Over the last few years, the rapid increase of tight oil and shale gas production in the US has brought about a significant change to the global energy landscape.
Jadwa said: "Our review of specialized public domain industry information suggests that production from US tight oil and shale gas formations may not grow as fast and as much as most commentators suggest, mainly because wells in such formations have low productivity and short lives. Further, we believe that the prospects for exploiting shale formations in other countries may be hampered by local economic, political and environmental factors."
The report pointed out that tight oil production should not significantly affect Saudi Arabia's situation and that shale gas production may merely induce Saudi petrochemical firms to expand production in the US.
The Jadwa researchers also said: "We view the growth of tight oil and shale gas mainly occurring in the US, not only because of technical reasons (attractive and well understood 'tight' geological formations), but also because of uniquely favorable above ground factors such as efficient and low cost industrial services, infrastructure, legal and financial systems, and an accepting society."
The report said: "We further doubt that, even in the US, production of tight oil and shale gas will increase as fast and as much in the medium and long term as most observers suggest. For tight oil, this is because, since the tight formations have by definition low permeability, each well has a restricted reach and its production is limited and declines rapidly. Many wells are thus needed to sustain production, let alone expand it. Of the two major tight oil plays, which account for 85 percent of US tight oil production, we view only one as promising long term growth. We suspect that US overall tight oil production may decline after 2018."
The report added: "For shale gas, this is because, in addition to the rapid decline in production from each well and a constant need to drill more wells, gas prices are now at a level which render shale gas production unprofitable, except when it is accompanied by a significant production of Natural Gas Liquids, and when it can economically access an adequate pipeline infrastructure."
Jadwa said: "In all thus, we doubt that tight oil production will significantly impact the world's oil industry over the long term. In particular, we do not see it affecting Saudi Arabia's situation."
The report said: "As for tight oil, we doubt that the production of shale gas in the US and elsewhere will increase as much as most observers surmise.

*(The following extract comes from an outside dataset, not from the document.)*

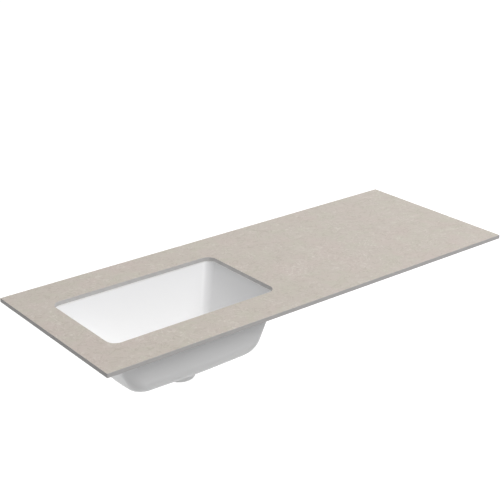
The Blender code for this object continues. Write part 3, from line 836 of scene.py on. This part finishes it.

"Yet, we believe that the large production of cheap (by-product) NGLs from tight oil and shale gas formations will have a significant impact on the world's petrochemical industry.
Saudi Arabia is not a large producer of natural gas (methane). Also, its production of cheap by-product NGLs, including ethane, for petrochemical production will remain somewhat limited.
"We thus see the main impact of the US shale gas and cheap NGL production on Saudi Arabia as (i) reducing the comparative profitability of Saudi's existing petrochemical complexes, and (ii) inducing Saudi petrochemical firms to consider expanding their capacity in the US to profit from abundant, cheap yet valuable, feedstock," said the Jadwa report.